The depth of water that black marlin typically inhabit can be a definite advantage to the captain, and that water depth absolutely plays a role when fighting a fish. Using the shallower water, the boat can change pulling angles much quicker and with a more immediate effect on the fish. Cockle recalls a specific instance where he used the shallow water and the maneuverability of the little G&S The Hooker to confuse and frustrate a black marlin: “We hooked a nice black in Panama years ago in 300 feet of water. I had a lot of fun on light tackle with that fish, cutting it off from going into the deeper surrounding water column. We played that game for a while until she got so frustrated that she began to jump all over the place, which allowed us to close the deal just minutes later on very light line class.”

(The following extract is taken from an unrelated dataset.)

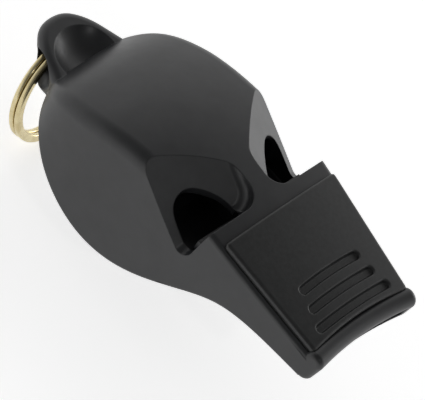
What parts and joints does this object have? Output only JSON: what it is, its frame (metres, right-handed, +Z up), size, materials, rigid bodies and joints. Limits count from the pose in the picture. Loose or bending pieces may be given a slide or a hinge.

We typically target these fish in much shallower water than blues, and with less importance placed on water clarity and color. Areas of broken ground, rock piles surrounded by flats, and coral-reef systems that hold varieties of baitfish can be target-rich environments for chasing blacks, especially when bait is present in large quantities.
The Zane Grey Reef just outside Piñas Bay, Panama, is an area that holds bait in large quantities, to say the least. While the name suggests that the ZGR is a vast area of bottom structure, it is, in reality, a rather small rock pile coming up from about 300 feet with a few small satellite peaks looming in the flats that surround it. The Zane Grey Reef is tiny when compared with the Great Barrier Reef—which is without a doubt the undisputed champion of bottom structure—but what the ZGR lacks in total square footage, it makes up for with some incredibly concentrated surface and subsurface bait activity. When the conditions are right, acres of bonito, rainbow runners and small yellowfin tuna can be seen busting on the surface, and occasionally being scattered by a hungry black marlin pushing through the school. Blacks will pile up in a tight area like this, and when the switch goes on, they will tear through schools of bait—until the switch goes off. On the ZGR, it’s pretty easy to tell when the switch is on by watching the dozen or so 31-foot Bertrams belonging to the Tropic Star Lodge backing around at the same time.
No matter which species you target, one thing is certain: You are in for one hell of an adventure. Whether it’s watching the mono crack off your 130 at an alarming rate, or a sea monster airing out right next to the boat, these fish will leave a mark on all who are lucky enough to experience it.
Watching professionals like Dean and Cockle work these fish is a learning opportunity in itself for all those on board. Some of my best memories were made while working the deck for these two guys, and I am absolutely certain that other great captains out there have done the same for their anglers and crew. Moments like these are what keep us chasing marlin to the far reaches of the globe, hoping we hit it right, with each of the variables coming together to make for one epic season.
Black vs Blue
A: Dorsal Fin: A black marlin’s dorsal fin is approximately one-third the height of the fish’s body; by comparison, a blue marlin’s dorsal is much taller, over half its body height.
B: Bill and Head: Black marlin are thicker in the head, with a slightly shorter bill; in larger fish, the bill might have a slight downturn. Blue marlin are a bit more streamlined, with a longer, more slender bill.
C: Pectoral Fins: A black’s pectoral fins are fixed and rigid, unable to fold against the body, while a blue marlin’s pec fins fold easily against the fish’s sides, perhaps contributing to its acrobatic ability.
D: Coloration: Black marlin are predominantly very dark blue above the lateral line, quickly fading to hues of green or gold, then to shades of silver or white below. Blacks can display faint-blue vertical stripes, while a blue marlin’s coloration is often vividly blue with shades of purple, frequently with iridescent-blue vertical stripes running the length of the body.